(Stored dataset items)
↓↓↓

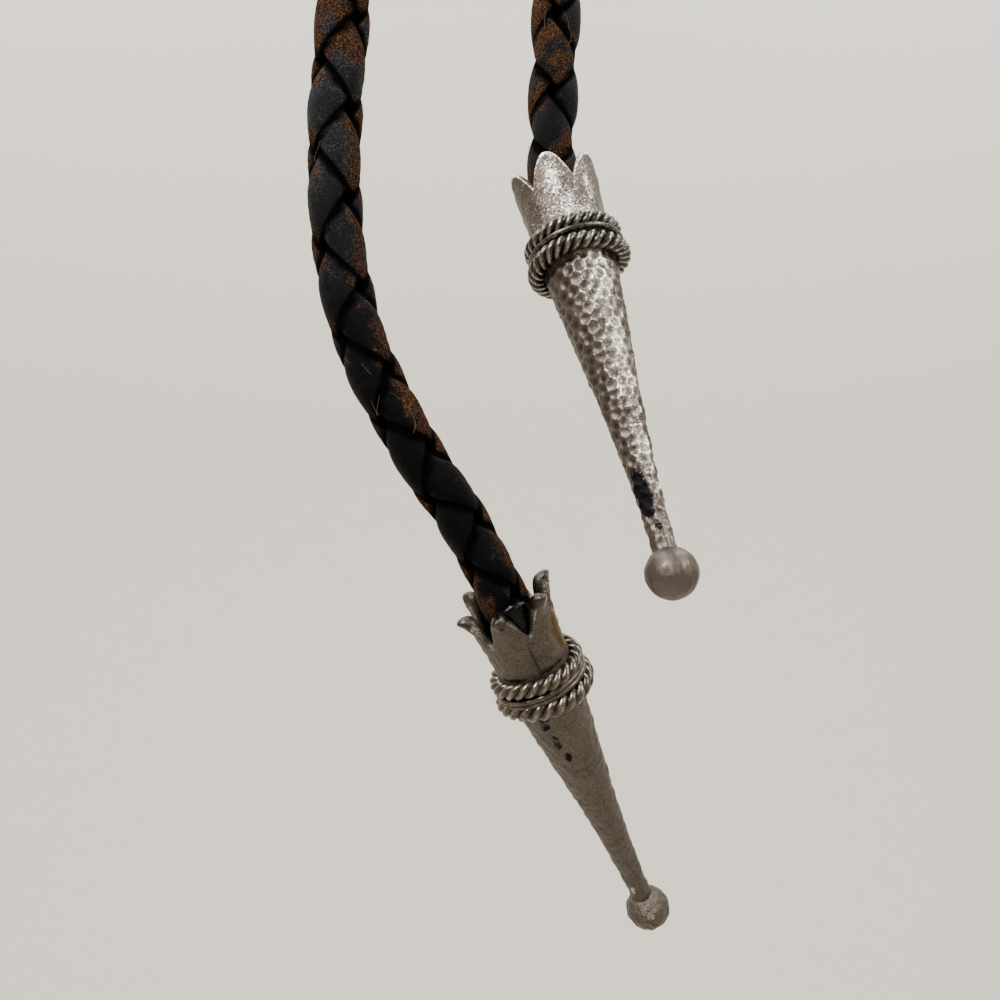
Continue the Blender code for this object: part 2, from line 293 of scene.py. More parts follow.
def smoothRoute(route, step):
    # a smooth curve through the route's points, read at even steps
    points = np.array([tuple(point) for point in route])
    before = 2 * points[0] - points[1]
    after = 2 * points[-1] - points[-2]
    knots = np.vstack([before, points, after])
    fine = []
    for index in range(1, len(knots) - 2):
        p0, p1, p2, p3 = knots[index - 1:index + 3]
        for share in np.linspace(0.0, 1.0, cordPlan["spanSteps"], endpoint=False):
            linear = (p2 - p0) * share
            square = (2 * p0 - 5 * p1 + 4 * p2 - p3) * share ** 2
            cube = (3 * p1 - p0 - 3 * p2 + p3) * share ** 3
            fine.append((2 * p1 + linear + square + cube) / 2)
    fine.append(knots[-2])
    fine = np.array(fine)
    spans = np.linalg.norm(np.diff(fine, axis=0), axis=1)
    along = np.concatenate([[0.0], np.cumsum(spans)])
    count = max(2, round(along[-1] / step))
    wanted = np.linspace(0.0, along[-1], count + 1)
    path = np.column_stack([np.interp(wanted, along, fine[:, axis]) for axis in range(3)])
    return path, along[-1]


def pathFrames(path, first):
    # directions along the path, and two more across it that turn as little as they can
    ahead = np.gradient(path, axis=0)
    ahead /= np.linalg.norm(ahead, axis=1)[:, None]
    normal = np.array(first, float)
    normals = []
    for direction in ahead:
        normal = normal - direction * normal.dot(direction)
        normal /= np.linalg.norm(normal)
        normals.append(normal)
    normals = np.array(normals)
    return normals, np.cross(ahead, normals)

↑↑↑
↓↓↓

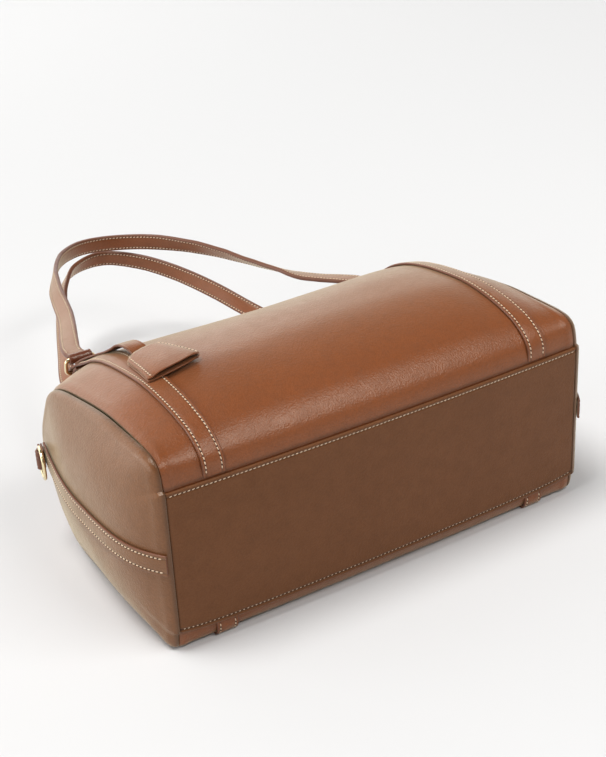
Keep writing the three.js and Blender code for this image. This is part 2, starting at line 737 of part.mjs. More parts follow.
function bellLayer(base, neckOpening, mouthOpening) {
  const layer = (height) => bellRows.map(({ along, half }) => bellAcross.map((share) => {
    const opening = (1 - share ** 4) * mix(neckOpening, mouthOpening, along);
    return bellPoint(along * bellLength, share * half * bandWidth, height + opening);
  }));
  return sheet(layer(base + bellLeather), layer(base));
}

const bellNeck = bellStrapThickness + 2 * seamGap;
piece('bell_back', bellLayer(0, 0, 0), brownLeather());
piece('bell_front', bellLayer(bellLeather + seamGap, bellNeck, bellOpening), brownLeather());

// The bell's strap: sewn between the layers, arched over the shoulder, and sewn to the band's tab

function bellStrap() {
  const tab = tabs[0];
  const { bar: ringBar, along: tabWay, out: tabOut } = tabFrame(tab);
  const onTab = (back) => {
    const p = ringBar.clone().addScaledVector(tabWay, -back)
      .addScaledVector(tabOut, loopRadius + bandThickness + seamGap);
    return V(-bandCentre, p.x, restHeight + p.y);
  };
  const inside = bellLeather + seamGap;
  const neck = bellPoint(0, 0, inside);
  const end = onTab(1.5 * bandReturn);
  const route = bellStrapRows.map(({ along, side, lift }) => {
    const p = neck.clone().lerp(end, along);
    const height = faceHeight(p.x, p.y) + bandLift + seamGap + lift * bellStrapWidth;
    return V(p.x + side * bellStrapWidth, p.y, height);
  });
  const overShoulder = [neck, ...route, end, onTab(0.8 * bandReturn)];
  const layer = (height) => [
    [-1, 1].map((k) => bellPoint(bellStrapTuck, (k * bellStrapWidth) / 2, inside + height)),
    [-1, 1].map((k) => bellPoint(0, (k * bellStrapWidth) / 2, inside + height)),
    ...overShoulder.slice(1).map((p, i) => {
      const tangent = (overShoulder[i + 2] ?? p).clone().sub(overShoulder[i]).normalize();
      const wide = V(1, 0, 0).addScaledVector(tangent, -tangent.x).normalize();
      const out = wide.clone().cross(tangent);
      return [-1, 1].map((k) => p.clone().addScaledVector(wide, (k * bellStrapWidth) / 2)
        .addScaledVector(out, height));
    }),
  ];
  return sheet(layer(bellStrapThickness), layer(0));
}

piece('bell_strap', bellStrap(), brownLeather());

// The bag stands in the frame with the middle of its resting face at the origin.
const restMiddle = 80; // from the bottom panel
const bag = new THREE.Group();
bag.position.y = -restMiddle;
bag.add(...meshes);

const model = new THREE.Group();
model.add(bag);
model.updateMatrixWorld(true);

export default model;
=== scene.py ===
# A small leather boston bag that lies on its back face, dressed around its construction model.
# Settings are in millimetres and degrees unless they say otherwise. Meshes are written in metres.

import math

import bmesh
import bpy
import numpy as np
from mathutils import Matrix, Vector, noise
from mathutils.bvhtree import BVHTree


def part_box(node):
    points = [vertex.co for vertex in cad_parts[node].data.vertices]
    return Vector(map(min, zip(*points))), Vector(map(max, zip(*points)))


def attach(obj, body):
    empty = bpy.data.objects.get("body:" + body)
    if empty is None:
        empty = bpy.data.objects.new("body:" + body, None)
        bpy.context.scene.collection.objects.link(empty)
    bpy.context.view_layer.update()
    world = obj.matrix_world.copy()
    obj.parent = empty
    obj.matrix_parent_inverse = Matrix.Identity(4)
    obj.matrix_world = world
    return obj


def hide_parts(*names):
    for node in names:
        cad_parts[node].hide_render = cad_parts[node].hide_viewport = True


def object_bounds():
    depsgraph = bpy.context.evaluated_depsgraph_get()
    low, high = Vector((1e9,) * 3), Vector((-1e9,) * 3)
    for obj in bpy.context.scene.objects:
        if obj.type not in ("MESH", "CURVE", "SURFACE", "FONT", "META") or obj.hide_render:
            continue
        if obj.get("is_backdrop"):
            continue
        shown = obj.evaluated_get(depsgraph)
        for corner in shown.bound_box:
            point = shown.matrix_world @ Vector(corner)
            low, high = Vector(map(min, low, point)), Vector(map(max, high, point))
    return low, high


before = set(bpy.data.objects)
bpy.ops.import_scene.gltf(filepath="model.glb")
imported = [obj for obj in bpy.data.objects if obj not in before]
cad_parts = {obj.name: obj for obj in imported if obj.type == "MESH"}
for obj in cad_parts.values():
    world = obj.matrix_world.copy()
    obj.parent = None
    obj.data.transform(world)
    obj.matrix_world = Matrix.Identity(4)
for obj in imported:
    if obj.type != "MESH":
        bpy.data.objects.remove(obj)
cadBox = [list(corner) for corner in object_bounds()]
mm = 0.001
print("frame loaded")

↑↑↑

• **What is asked**
The lines from the one containing "at the origin." to the one containing "depsgraph = bpy.context.evaluated_depsgraph_get()", both included, are to be extracted exactly; give no other line.

• **Task output**
// The bag stands in the frame with the middle of its resting face at the origin.
const restMiddle = 80; // from the bottom panel
const bag = new THREE.Group();
bag.position.y = -restMiddle;
bag.add(...meshes);

const model = new THREE.Group();
model.add(bag);
model.updateMatrixWorld(true);

export default model;
=== scene.py ===
# A small leather boston bag that lies on its back face, dressed around its construction model.
# Settings are in millimetres and degrees unless they say otherwise. Meshes are written in metres.

import math

import bmesh
import bpy
import numpy as np
from mathutils import Matrix, Vector, noise
from mathutils.bvhtree import BVHTree


def part_box(node):
    points = [vertex.co for vertex in cad_parts[node].data.vertices]
    return Vector(map(min, zip(*points))), Vector(map(max, zip(*points)))


def attach(obj, body):
    empty = bpy.data.objects.get("body:" + body)
    if empty is None:
        empty = bpy.data.objects.new("body:" + body, None)
        bpy.context.scene.collection.objects.link(empty)
    bpy.context.view_layer.update()
    world = obj.matrix_world.copy()
    obj.parent = empty
    obj.matrix_parent_inverse = Matrix.Identity(4)
    obj.matrix_world = world
    return obj


def hide_parts(*names):
    for node in names:
        cad_parts[node].hide_render = cad_parts[node].hide_viewport = True


def object_bounds():
    depsgraph = bpy.context.evaluated_depsgraph_get()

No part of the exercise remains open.